» **TO DO**
Set out each line from the following listing that includes the word "model".

CAD and scene scripts
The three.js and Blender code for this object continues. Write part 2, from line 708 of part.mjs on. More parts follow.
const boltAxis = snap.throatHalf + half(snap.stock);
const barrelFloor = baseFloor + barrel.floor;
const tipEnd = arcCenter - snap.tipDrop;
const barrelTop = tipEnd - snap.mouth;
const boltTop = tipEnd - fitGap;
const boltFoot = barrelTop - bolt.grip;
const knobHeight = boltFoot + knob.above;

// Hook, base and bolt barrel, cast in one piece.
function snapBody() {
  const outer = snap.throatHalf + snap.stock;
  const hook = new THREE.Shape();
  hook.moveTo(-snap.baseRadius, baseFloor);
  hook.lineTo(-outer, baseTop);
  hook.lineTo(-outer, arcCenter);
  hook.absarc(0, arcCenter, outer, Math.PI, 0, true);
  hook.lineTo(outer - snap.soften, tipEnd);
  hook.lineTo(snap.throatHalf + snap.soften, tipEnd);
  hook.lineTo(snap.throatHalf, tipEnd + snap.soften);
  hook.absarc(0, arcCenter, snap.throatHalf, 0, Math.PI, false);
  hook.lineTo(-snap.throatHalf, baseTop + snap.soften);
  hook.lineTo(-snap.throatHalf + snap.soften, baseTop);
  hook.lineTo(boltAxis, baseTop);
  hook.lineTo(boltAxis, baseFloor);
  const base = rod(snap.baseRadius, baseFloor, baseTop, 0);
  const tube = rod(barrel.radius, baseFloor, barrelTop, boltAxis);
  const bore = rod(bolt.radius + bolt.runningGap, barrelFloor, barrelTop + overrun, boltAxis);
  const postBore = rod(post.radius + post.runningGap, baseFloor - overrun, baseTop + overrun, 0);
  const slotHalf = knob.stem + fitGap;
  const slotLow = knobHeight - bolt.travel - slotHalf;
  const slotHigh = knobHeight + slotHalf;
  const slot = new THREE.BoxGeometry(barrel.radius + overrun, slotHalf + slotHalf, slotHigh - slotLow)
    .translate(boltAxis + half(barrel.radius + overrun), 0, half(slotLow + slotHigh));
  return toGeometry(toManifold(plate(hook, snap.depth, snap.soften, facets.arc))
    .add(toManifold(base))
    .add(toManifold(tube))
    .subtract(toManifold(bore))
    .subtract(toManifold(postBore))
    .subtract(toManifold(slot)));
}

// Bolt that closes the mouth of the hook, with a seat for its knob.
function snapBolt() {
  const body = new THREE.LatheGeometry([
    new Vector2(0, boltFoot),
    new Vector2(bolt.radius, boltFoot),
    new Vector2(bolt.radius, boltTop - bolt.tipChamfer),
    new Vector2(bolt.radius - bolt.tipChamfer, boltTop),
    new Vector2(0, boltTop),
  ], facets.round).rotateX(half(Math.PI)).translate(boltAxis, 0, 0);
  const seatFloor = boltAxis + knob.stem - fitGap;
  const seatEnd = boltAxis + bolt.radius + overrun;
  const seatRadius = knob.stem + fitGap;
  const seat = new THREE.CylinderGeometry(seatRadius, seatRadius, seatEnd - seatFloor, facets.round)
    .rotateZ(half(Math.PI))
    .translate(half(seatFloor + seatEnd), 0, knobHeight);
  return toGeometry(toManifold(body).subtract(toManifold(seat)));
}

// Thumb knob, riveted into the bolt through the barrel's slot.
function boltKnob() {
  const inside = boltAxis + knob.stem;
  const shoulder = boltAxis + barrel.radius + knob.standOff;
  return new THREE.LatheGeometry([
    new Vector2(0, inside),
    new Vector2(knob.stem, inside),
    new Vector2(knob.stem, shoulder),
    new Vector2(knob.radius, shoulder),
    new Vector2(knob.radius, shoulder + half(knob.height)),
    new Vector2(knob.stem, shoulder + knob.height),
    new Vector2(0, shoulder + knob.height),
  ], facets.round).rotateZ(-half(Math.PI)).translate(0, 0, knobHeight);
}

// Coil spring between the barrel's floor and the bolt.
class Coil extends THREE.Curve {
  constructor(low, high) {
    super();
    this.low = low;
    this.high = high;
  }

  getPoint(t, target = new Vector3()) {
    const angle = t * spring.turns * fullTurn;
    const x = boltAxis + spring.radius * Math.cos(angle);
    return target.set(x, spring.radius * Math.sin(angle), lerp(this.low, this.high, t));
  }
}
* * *
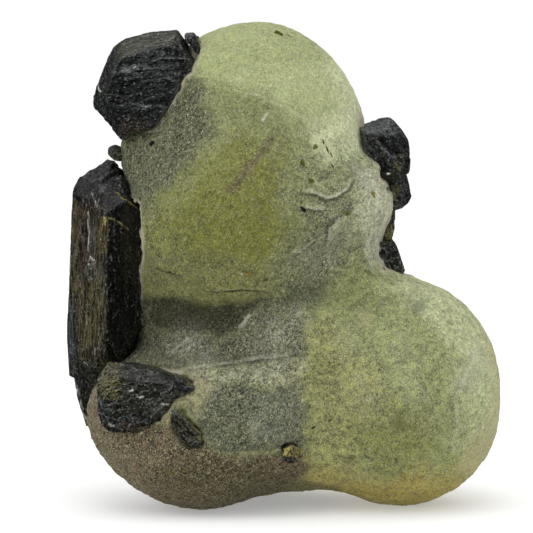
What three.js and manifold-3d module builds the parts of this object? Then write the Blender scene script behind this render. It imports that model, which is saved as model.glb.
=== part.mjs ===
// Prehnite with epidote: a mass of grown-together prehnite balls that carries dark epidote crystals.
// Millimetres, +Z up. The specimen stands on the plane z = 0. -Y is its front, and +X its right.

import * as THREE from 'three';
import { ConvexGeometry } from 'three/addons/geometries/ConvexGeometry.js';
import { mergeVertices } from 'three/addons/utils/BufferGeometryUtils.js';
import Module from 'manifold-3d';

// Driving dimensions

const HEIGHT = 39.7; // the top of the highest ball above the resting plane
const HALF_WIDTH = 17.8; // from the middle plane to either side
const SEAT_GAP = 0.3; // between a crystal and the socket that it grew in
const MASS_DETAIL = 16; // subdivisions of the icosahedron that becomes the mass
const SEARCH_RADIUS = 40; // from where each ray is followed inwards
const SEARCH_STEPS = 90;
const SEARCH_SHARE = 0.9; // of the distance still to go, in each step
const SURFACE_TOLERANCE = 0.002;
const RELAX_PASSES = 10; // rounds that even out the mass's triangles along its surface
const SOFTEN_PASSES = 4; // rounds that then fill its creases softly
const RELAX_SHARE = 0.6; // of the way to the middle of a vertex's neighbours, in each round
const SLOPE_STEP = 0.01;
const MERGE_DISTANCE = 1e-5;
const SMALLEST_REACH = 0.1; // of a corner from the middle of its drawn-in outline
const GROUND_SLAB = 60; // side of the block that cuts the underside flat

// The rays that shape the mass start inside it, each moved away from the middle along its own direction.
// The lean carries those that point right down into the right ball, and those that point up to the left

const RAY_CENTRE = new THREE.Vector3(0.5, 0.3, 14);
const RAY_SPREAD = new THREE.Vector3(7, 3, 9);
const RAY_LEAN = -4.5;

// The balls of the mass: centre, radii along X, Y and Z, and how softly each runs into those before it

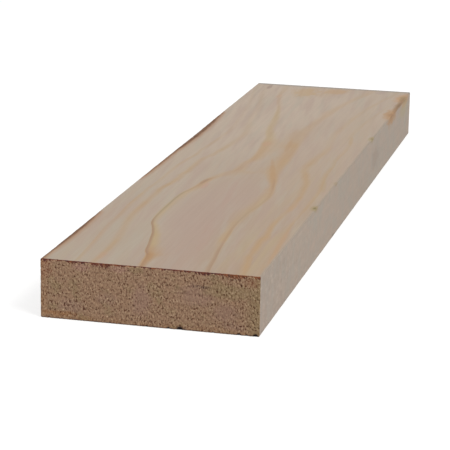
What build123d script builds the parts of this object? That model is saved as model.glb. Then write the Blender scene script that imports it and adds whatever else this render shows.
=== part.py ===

» **ANSWER TO THIS PROBLEM**
What three.js and manifold-3d module builds the parts of this object? Then write the Blender scene script behind this render. It imports that model, which is saved as model.glb.
What build123d script builds the parts of this object? That model is saved as model.glb. Then write the Blender scene script that imports it and adds whatever else this render shows.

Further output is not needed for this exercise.